Valve has announced the end of the Dota Pro Circuit, the structure that governed the top level of professional Dota 2. The DPC will not return in 2024, meaning the recently concluded 2023 season has been the last. The good news is that The International will continue, but honestly, the death of the DPC might not be a bad thing.
In typical Valve fashion, the news has seemingly come out of nowhere, with a simple blog post revealing the end of the Valve-supported year-long system. While there were rumors that the regional league structure of recent years would be done away with, few expected a complete end to the DPC. Now, tournament organizers will no doubt be scrambling to organize tournaments while pro teams and players will probably be wondering what they will be doing next year.

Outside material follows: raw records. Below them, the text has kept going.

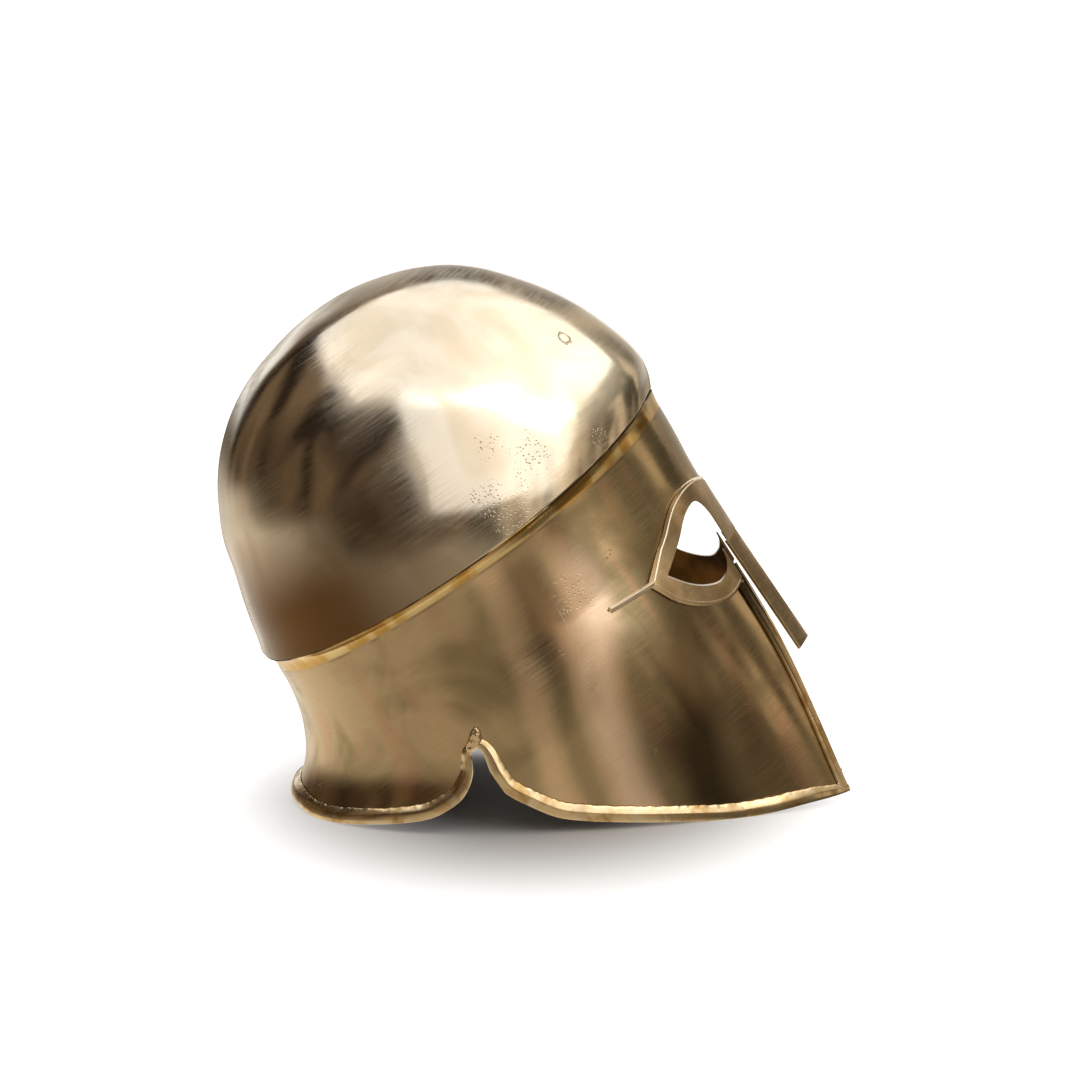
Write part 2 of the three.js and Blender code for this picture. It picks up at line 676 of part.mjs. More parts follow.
const rimProfile = [
  [-RIM_OVERHANG, GAP],
  [-RIM_OVERHANG, RIM_THICKNESS],
  [RIM_HEIGHT - RIM_CHAMFER, RIM_THICKNESS],
  [RIM_HEIGHT, GAP + EDGE_STRIP_THICKNESS / 2],
  [RIM_HEIGHT, GAP],
  [RIM_HEIGHT * 0.67, GAP],
  [RIM_HEIGHT * 0.33, GAP],
];
const edgeStripProfile = [
  [-RIM_OVERHANG, GAP],
  [-RIM_OVERHANG, GAP + EDGE_STRIP_THICKNESS],
  [EDGE_STRIP_WIDTH, GAP + EDGE_STRIP_THICKNESS],
  [EDGE_STRIP_WIDTH, GAP],
];

// Slice across the whole helmet between two places along it
const sliceAcross = (from, to) => sidePrism([
  [from, -BEYOND],
  [to, -BEYOND],
  [to, FACE_DEPTH + BEYOND],
  [from, FACE_DEPTH + BEYOND],
], -CROWN_WIDTH, CROWN_WIDTH);

function makeNeckRim() {
  const right = neckEdge.map(([depth, angle]) => [depth, 2 * Math.PI - angle]);
  const rim = makeStrip([...[...neckEdge].reverse(), ...right.slice(1)], rimProfile);
  return rim.intersect(sliceAcross(-BEYOND - NAPE_FLARE, NOTCH_AT - GAP / 2));
}

// Strip along a cheek's lower edge and up its front edge, to just below the eye frame
function makeCheekRim(side) {
  const frontStart = eyeBottom[3][1] + FRAME_WIDTH + GAP + RIM_OVERHANG;
  const front = evenly(frontStart, FACE_DEPTH, 12)
    .map((depth) => [depth, angleAside(slitHalfWidth(depth), depth)]);
  const rim = makeStrip([...cheekEdge].reverse(), rimProfile);
  const strip = makeStrip(front, edgeStripProfile);
  const leftRim = rim.add(strip).intersect(sliceAcross(NOTCH_AT + GAP / 2, CROWN_LENGTH + BEYOND));
  return side > 0 ? leftRim : leftRim.mirror([0, 1, 0]);
}

// Nasal guard: a strip folded along its middle
function makeNasal() {
  const fromDepth = SLIT_TOP_DEPTH + GAP;
  const crease = skirtPoint(SLIT_TOP_DEPTH, 0).x + FRAME_THICKNESS;
  const across = [-1, -0.6, -0.25, 0, 0.25, 0.6, 1];
  const rings = NASAL_WIDTHS.map((width, i) => {
    const depth = fromDepth + (NASAL_LENGTH * i) / (NASAL_WIDTHS.length - 1);
    const half = (NASAL_WIDTH * width) / 2;
    const point = (share, back) => new THREE.Vector3(
      crease - NASAL_FOLD * Math.abs(share) ** NASAL_FOLD_CURVE - back,
      share * half,
      -depth,
    );
    const outside = across.map((share) => point(share, 0));
    const inside = across.map((share) => point(share, NASAL_THICKNESS)).reverse();
    return [...outside, ...inside];
  });
  const middle = across.length + (across.length - 1) / 2;
  const endCentre = (points) => points[middle].clone().lerp(points[(across.length - 1) / 2], 0.5);
  return bodyFromRings(rings, [endCentre(rings[0]), endCentre(rings[rings.length - 1])]);
}

// Lowest height of a solid's points once it is leaned back
function lowestWhenLeaned(solid, lean) {
  const { vertProperties } = solid.getMesh();
  let lowest = Infinity;
  for (let i = 0; i < vertProperties.length; i += 3) {
    const height = vertProperties[i] * Math.sin(lean) + vertProperties[i + 2] * Math.cos(lean);
    lowest = Math.min(lowest, height);
  }
  return lowest;
}

// Lean at which the neck rim and the cheek rims reach equally low
function findLean(neckRim, cheekRim) {
  let [low, high] = [0, Math.PI / 2];
  for (let i = 0; i < 40; i += 1) {
    const lean = (low + high) / 2;
    const neckIsLower = lowestWhenLeaned(neckRim, lean) < lowestWhenLeaned(cheekRim, lean);
    if (neckIsLower) high = lean;
    else low = lean;
  }
  return (low + high) / 2;
}

// Everything under the ground on which the leaned helmet stands, in the wearing pose
function groundSolid(lean, height) {
  const reach = 3 * CROWN_LENGTH;
  const corner = (ahead, up) => [
    ahead * Math.cos(lean) + up * Math.sin(lean),
    ahead * Math.sin(lean) - up * Math.cos(lean),
  ];
  const outline = [
    corner(-reach, height),
    corner(reach, height),
    corner(reach, height - reach),
    corner(-reach, height - reach),
  ];
  return sidePrism(outline, -reach, reach);
}

function pieceMesh(name, solid, look) {
  const mesh = new THREE.Mesh(geometryOf(solid), new THREE.MeshStandardMaterial(look));
  mesh.name = name;
  return mesh;
}

const neckRim = makeNeckRim();
const cheekRimLeft = makeCheekRim(1);
const cheekRimRight = makeCheekRim(-1);
const lean = findLean(neckRim, cheekRimLeft);
const groundHeight = lowestWhenLeaned(neckRim, lean) + FILED_FLAT;
const ground = groundSolid(lean, groundHeight);

const leaned = new THREE.Group();
leaned.rotation.y = -lean;
leaned.add(
  pieceMesh('crown_bowl', makeCrown(), BRASS),
  pieceMesh('face_and_neck_shell', makeSkirt(), DARK_BRASS),
  pieceMesh('nasal_guard', makeNasal(), DARK_BRASS),
  pieceMesh('eye_rim_left', makeEyeFrame(1), DARK_BRASS),
  pieceMesh('eye_rim_right', makeEyeFrame(-1), DARK_BRASS),
  pieceMesh('neck_rim', neckRim.subtract(ground), WARM_BRASS),
  pieceMesh('cheek_rim_left', cheekRimLeft.subtract(ground), WARM_BRASS),
  pieceMesh('cheek_rim_right', cheekRimRight.subtract(ground), WARM_BRASS),
);

const group = new THREE.Group();
group.add(leaned);
group.updateMatrixWorld(true);
const box = new THREE.Box3().setFromObject(leaned, true);
const middle = box.getCenter(new THREE.Vector3());
leaned.position.set(-middle.x, -middle.y, -box.min.z);
group.updateMatrixWorld(true);

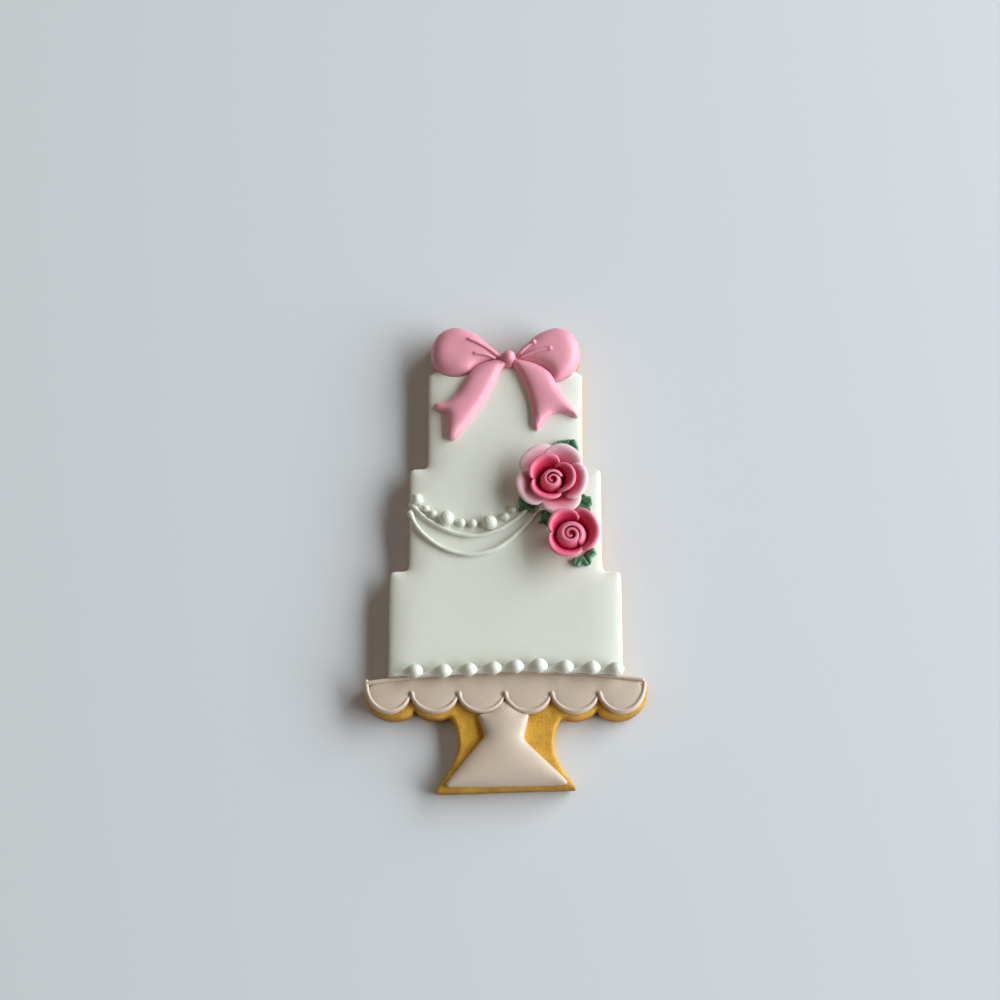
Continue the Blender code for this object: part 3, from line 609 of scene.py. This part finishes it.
def leaf_finish():
    """Green piped icing, glossier than the rest, with painted highlight on its ribs and edges and painted
    shade along its middle groove.
    """
    f = Finish("leaf icing")
    ripple = f.attribute("ripple")
    mottle = f.grain(1.6, 3.0)
    dark = f.mix(mottle.smooth(0.35, 0.65), (0.022, 0.10, 0.04), (0.05, 0.20, 0.09))
    # Painted light: the ripple attribute turns the green pale as a painted highlight, and keeps it dark
    # as painted shade in the groove.
    tone = f.mix((ripple + (mottle - 0.5) * 0.5).smooth(0.45, 1.0) * 0.85, dark, (0.26, 0.47, 0.29))
    relief = f.grain(0.9, 3.0) * 0.6 + f.grain(0.25, 2.0) * 0.2
    return f.done(
        Base_Color=tone,
        Roughness=0.34 + (mottle - 0.5) * 0.2,
        Normal=f.bump(relief, 0.6, 0.2),
        Specular_IOR_Level=0.5,
    )


def table_finish():
    f = Finish("table")
    return f.done(Base_Color=(0.735, 0.76, 0.795), Roughness=0.8, Specular_IOR_Level=0.2)


WHITE = icing_finish("white icing", (0.81, 0.82, 0.745), (0.79, 0.80, 0.72))
BEIGE = icing_finish("stand icing", (0.70, 0.57, 0.46), (0.66, 0.535, 0.43))
PINK = icing_finish("bow icing", (0.86, 0.39, 0.475), (0.82, 0.34, 0.43), 0.38, 0.1)
BISCUIT = biscuit_finish()
# The first colour of each is the petals' foot: partly their own deeper colour, partly painted shade where
# the petals close in.
BLUSH = petal_finish("blush petals", (0.66, 0.05, 0.16), (0.80, 0.34, 0.44), (0.90, 0.64, 0.69))
DEEP = petal_finish("deep petals", (0.46, 0.005, 0.04), (0.74, 0.05, 0.14), (0.86, 0.24, 0.35), 0.42)
HEART = petal_finish("rolled hearts", (0.42, 0.002, 0.025), (0.74, 0.05, 0.14), (0.86, 0.23, 0.34), 0.42)
GREEN = leaf_finish()


# ---------------------------------------------------------------- biscuit


def add_biscuit():
    """The baked biscuit: soft edges above and below, a slightly uneven top, and a rough side."""
    low, high = box_mm("biscuit")
    ring = smoothed(footprint("biscuit"), 0.45)
    thick, round_off = high[2] - low[2], 1.2
    flat, facets = sheet_of(ring, rounded_rows(round_off, 5), 0.9)
    away = distance(ring, flat)
    edge = round_off * (1 - np.sqrt(1 - np.clip(1 - away / round_off, 0, 1) ** 2))
    settled = 0.10 * (1 + wobble(np.column_stack([flat, 0 * away]), 9.0, 1))
    top = thick - edge - settled * np.clip(away / 2, 0, 1)
    points, faces = slab(flat, facets, len(ring), top, edge, wall_rows=8)
    rough = 0.05 * (wobble(points, 0.55, 2) - 1) + 0.07 * (wobble(points, 2.4, 3) - 1)
    rough[points[:, 2] < 0.02] = 0
    points = points + normals_of(points, faces) * rough[:, None]
    new_piece("biscuit_baked", points, faces, BISCUIT, ["biscuit"])


def normals_of(points, faces):
    """A normal at each point, averaged over the faces that meet there."""
    out = np.zeros_like(points)
    for size in {len(f) for f in faces}:
        some = np.array([f for f in faces if len(f) == size])
        corner = points[some]
        face_normal = np.cross(corner[:, 1] - corner[:, 0], corner[:, -1] - corner[:, 0])
        for k in range(size):
            np.add.at(out, some[:, k], face_normal)
    return out / np.maximum(np.linalg.norm(out, axis=1, keepdims=True), 1e-12)


# ---------------------------------------------------------------- flooded icing


def tier_icing():
    """The white icing: one pour over three tiers, level across and full to its rounded edge."""
    low, high = box_mm("icing_tiers")
    bitten = smoothed(footprint("icing_tiers"), 0.45)
    bitten[:, 0] += np.minimum(grown(bitten, 0.22)[:, 0] - bitten[:, 0], 0)  # it ran to the left edges
    loops = [smoothed(footprint(f"bow_loop_{side}"), 0.6) for side in ("left", "right")]
    by_bow = np.minimum(*[distance(loop, bitten) for loop in loops]) < 0.5
    height = high[2] - low[2]

    def shape(places, _):
        # The icing stays full where the bow's loops were poured against it.
        deep = depth(bitten, places, ~by_bow)
        near_bow = distance(bitten[by_bow], places) if by_bow.any() else np.full(len(places), 9.0)
        full = dome(deep, ICING_SHOULDER, height, 0.2)
        notch = dome(near_bow, 0.5, height, 0.5)
        swell = 0.03 * wobble(np.column_stack([places, 0 * deep]), 14.0, 4)
        return np.minimum(full, notch) + swell * np.clip(deep / 4, 0, 1)

    return Pad(bitten, low[2], ICING_SHOULDER, height, 0.2, shape)


def add_tier_icing(pad):
    points, faces = pad.body(9, 1.3)
    new_piece("tiers_poured", points, faces, WHITE, ["icing_tiers"])


def add_stand_icing():
    """The stand's plate, filled up to its piped outline, and its pedestal, which swells all the way
    across and runs up under the hem."""
    low, high = box_mm("icing_plate")
    ring = grown(smoothed(footprint("icing_plate"), 0.35), 0.45)
    pad = Pad(ring, low[2], PLATE_SHOULDER, high[2] - low[2] + 0.2, 0.6)
    points, faces = pad.body(8, 0.9)
    new_piece("plate_poured", points, faces, BEIGE, ["icing_plate"])
    low, high = box_mm("icing_pedestal")
    ring = smoothed(footprint("icing_pedestal"), 0.35)
    near_top = np.clip((ring[:, 1] - (high[1] - 3.5)) / 3.5, 0, 1) ** 1.5
    ring = ring + np.column_stack([1.3 * near_top * np.sign(ring[:, 0]), 1.3 * near_top])
    tall = PEDESTAL_FULLNESS * (high[2] - low[2])

    def swollen(places, lift):
        corner = np.exp(-(((places - (high[0] - 1.6, low[1] + 1.6)) / 1.7) ** 2).sum(1))
        tucked = 1 - 0.45 * np.clip((places[:, 1] - (high[1] - 3.0)) / 3.0, 0, 1)
        return (lift + 0.12 * corner) * tucked

    pad = Pad(ring, low[2], PEDESTAL_SHOULDER, tall, 0.18, swollen)
    points, faces = pad.body(11, 0.9)
    new_piece("pedestal_poured", points, faces, BEIGE, ["icing_pedestal"])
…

In the blog post Valve explains the logic of killing off the DPC, saying that it was actually hurting the pro scene more than it helped. No doubt the significant prize pools Valve added to the regional leagues did help support pro players across the world and gave us a lot of Dota to watch. But as Valve and tournament organizers looked to cut costs this year the quality of broadcasts dropped dramatically, and as a result I personally watched way fewer DPC matches this year.
Valve also said that by forcing tournament organizers to run these leagues to their specifications, there was less room to innovate, and with the DPC taking up a lot of the year there have been very few external tournaments at the top level in recent years. The hope is that by killing the DPC, those kinds of tournaments will return and will start to innovate again.
It honestly seems like some solid logic. While the loss of financial backing from Valve for prize pools across the world will likely not be replaced and will hurt some regions significantly, in terms of viewers we should get some way better events in 2024. Two of the three majors this year have been underwhelming, while the regional leagues have at times been outright bad in terms of broadcast quality.
But now that tournaments will be competing against each other, and not just trying to win the favor of Valve to secure DPC events, they will have to innovate and be entertaining to secure the views. That should lead to better tournaments to watch.
However, the concern is that with many tournament operators dropping out of Dota in recent years, the Saudi Arabia-backed ESL FACEIT Group could easily secure a monopoly on pro-Dota. This year the company has mostly operated outside the DPC system and put up massive prize pools that have dwarfed any other events. The tournaments have been of high quality, but the ethical issues around the owners of the company are a difficult minefield to manage as a viewer.
Valve did confirm that The International will stick around for the foreseeable future, so the pro-Dota scene will likely look very similar to how it did in the early years before the DPC started. How teams will qualify for The International in 2024 is yet to be announced.